In his apartment on the other side of the planet, Rivard was searching online for properties in Canada when a piece of land in tiny New Ross caught his attention. Unlike many areas of the country, rural Nova Scotia offers a lot of land for a very reasonable price. Those are winning ingredients for someone looking to start a winery. He bought the property without ever seeing it in person.
Rivard and his family arrived to a farmhouse in need of major renovations and with almost no knowledge of the town. Before long the fruit wine specialist was planting raspberries and blueberries, while also getting firsthand experience with New Ross’ most annoying resident – blackflies.
Muwin Estate Wines began as an export focused business. With contacts in almost every continent, it made sense for Rivard to focus externally. Muwin has now established itself as one of the premier fruit wines in Nova Scotia. And I can confirm that Rivard’s reputation as a fruit wine expert is well founded. If you enjoy fruit wines, their Red Barn series has some amazing choices!
But it was the introduction of Bulwark Cider that we took particular notice of as beer lovers. The cider and beer communities have come together in a way I had never predicted. Craft beer publications now feature cider alongside beer and craft beer events always have a cider option available. It’s now an expectation that cider and craft beer will be on tap side-by-side in bars.
Bulwark has shown up all over the brewing community. Beer lovers from across Canada are recognizing Bulwark as one of the premier Canadian ciders. As evidence of that, Bulwark’s Gold Cider was recognized as the top Specialty Cider at the 2015 Canadian Brewing Awards.
Rivard was kind enough to give me a tour of their facility when I visited. The first thing I noticed was the parking lot was full. Their ever-expanding production requires a lot of staff, which has meant good jobs for New Ross. Combining office and production staff, I saw at least a dozen people on site. This makes Muwin and Bulwark one of the largest employers in town.
As I walked through the facility, Rivard pointed out lines in the concrete that showed where a wall had been removed to expand the building. Even after three large expansions, the building is surrounded by shipping containers that are being used as storage to free up space inside. Rivard was also awaiting the delivery of two massive tanks which will allow for a doubling of juice storage.
This is where we encounter the main challenge facing Bulwark. Cider is made from apple varieties that serve the purpose of juice and cider making really well. These varieties are not as good for eating. Over the years, many apple growers have switched from heritage variety apples (good for cider) to varieties that sell directly to the consumer for eating.
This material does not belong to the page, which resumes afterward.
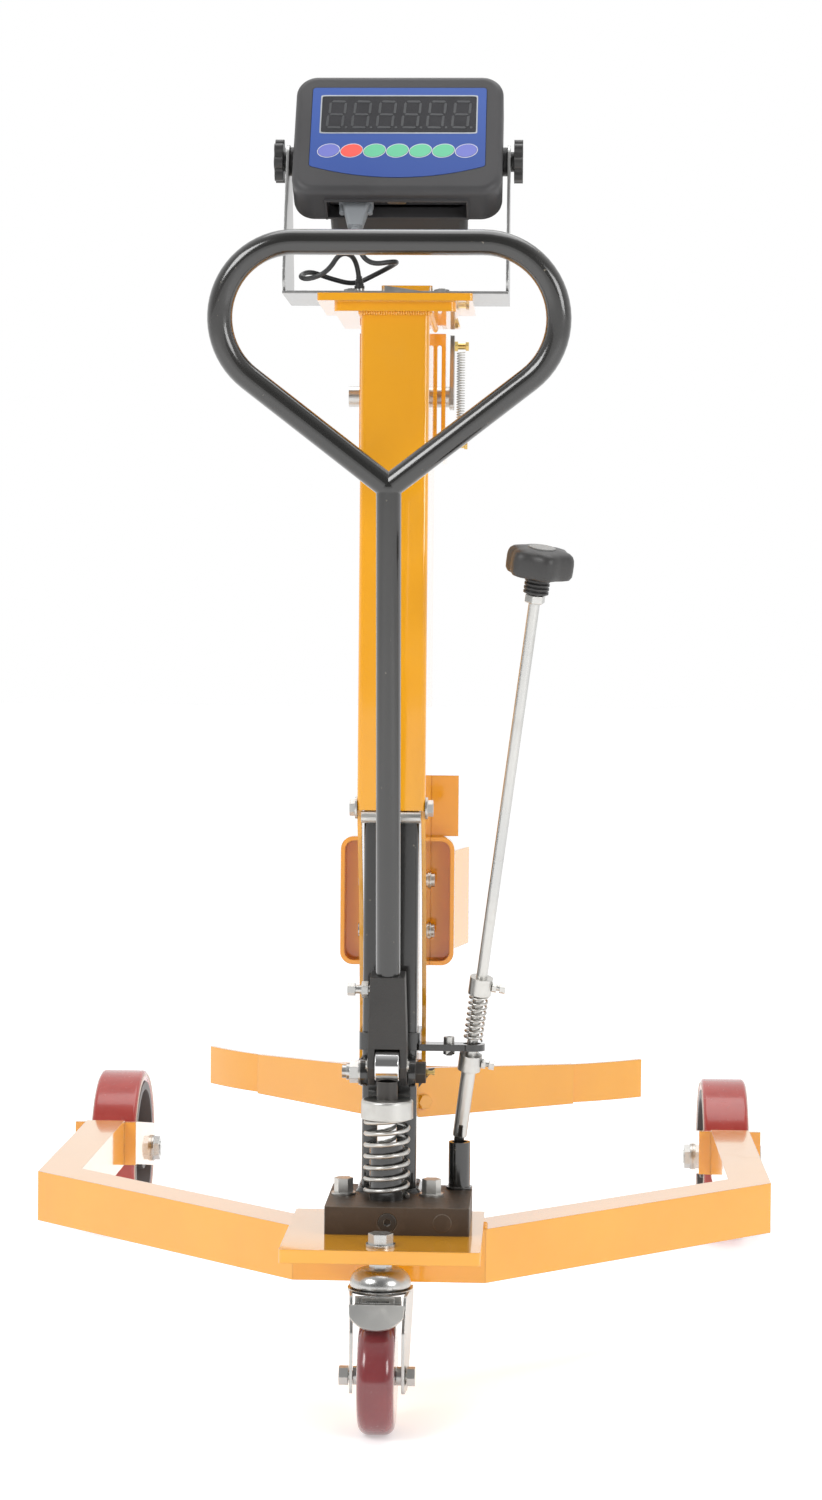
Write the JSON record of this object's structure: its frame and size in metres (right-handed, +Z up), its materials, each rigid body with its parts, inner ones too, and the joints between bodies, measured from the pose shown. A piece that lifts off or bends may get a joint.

So despite being less than half an hour from the Annapolis Valley, one of the world’s best apple growing regions, Bulwark faces an annual risk of running out of apples. Expanded storage means he can buy more apples early in the season for use later. And Bulwark has partnered with the province’s largest apple supplier, Scotian Gold, to help address supply shortages. But the challenge remains.
This adds a level of complexity to Rivard’s business. In addition to making excellent cider and growing their lineup, he must also lobby apple growers to keep or plant heritage variety apples in order to help the cider industry keep up with the exploding demand.
Cider isn’t going away, so if you want to do your part to help companies like Bulwark, reach out to your provincial apple grower association and add your voice.
But what about the cider itself? Bulwark has done an excellent job in putting variety into their offerings.
- Want a classic cider that’ll blow you away? Go for Bulwark Classic.
- Looking for something a bit different – maybe some honey in that cider? You want Bulwark Gold.
- Want to taste rural Nova Scotia in a glass? Bulwark Blush adds wild berries into the mix.
- Find ciders too sweet and want something closer to beer? Say hello to Bulwark Hopped!
But Brewtrippers isn’t just about the drinks and the company. Behind every good beer or cider is a great town or city. And I was curious to hear about the experience of arriving there without having seen the town beforehand.
New Ross used to be a difficult spot for new arrivals. Small towns have a way of being like that sometimes. But that’s not been Rivard’s experience – although he had to get used to how quickly news travels in small towns! He and his family have embraced New Ross, and New Ross has embraced them in return. When I visited my favourite restaurant in town, Peasant’s Pantry, Rivard’s daughter was working in the kitchen and her cooking abilities alone are a reason to visit!
Reviving the economies of small towns isn’t easy or fast. But it definitely requires people like Rivard to take a chance. More often than not, success stories like Bulwark are the result.
When you come to New Ross, you can get a taste of Bulwark at the local liquor store or Legion. And with Bulwark distribution now in multiple countries across the world, you may soon get a taste in your own hometown!